The key, in any case, is to limit government. Though many conservative Christians turn to Romans 13 to argue that government's only legitimate role is to restrain evil, Koyzis would remind us that much of the Old Testament reflects a broader understanding of government's calling to execute justice and foster well-being.

But back to Barry Goldwater. In 1964, he voted against President Johnson's momentous Civil Rights Act. He argued that although he had been a strong and early advocate of civil rights (true), he could not countenance this federal law because it violated the rights of individuals to voluntary association and of the rights of the states to regulate public accommodation and labor (a tendentious argument). This argument was a form of subsidiarity thinking, but it ignored the corollary: when a lower unit of government fails persistently in its duty, a higher level must intervene.

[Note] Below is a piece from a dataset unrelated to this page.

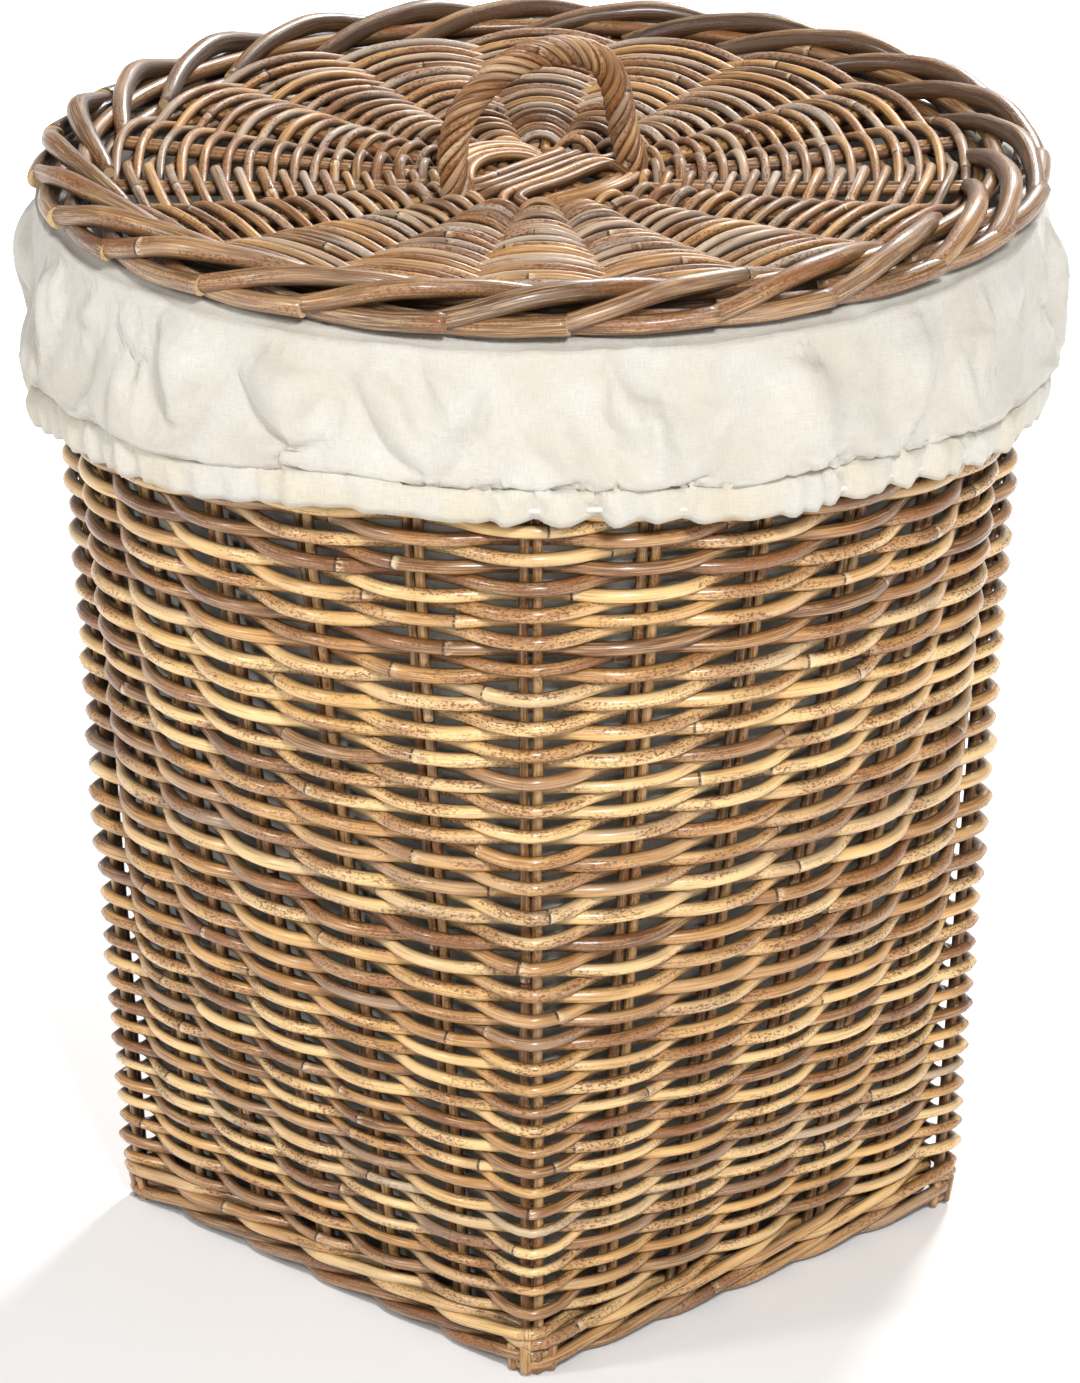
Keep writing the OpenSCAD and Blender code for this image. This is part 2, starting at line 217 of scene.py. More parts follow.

Barry Goldwater very likely did not believe his own argument against the Civil Rights Act and later came to rue his decision. But he was running for president, and (figuratively speaking) he made a pact with the devil in order to pick up the votes of southern white Democrats who were opposed to Johnson's activism.

The results of the Civil Rights Act have been enormously positive. But the Law of Unintended Consequences brought problems that neither side could have foreseen in 1964. For example, faith-based organizations that use government funds for social work are fighting for their right to "discriminate" in terms of religion, that is, to employ workers who share their convictions.

Liberal attempts to regulate, restrict, or change the character of these faith-based organizations are ultimately self-defeating. Their very effectiveness depends on their remaining independent of the regulatory state. Their grassroots nature and faith-based character is an embodiment of sphere sovereignty in action. To the Christian political theorist, these fruitful grassroots efforts provide a model for a politics beyond ideology. To the poor, they are a blessing.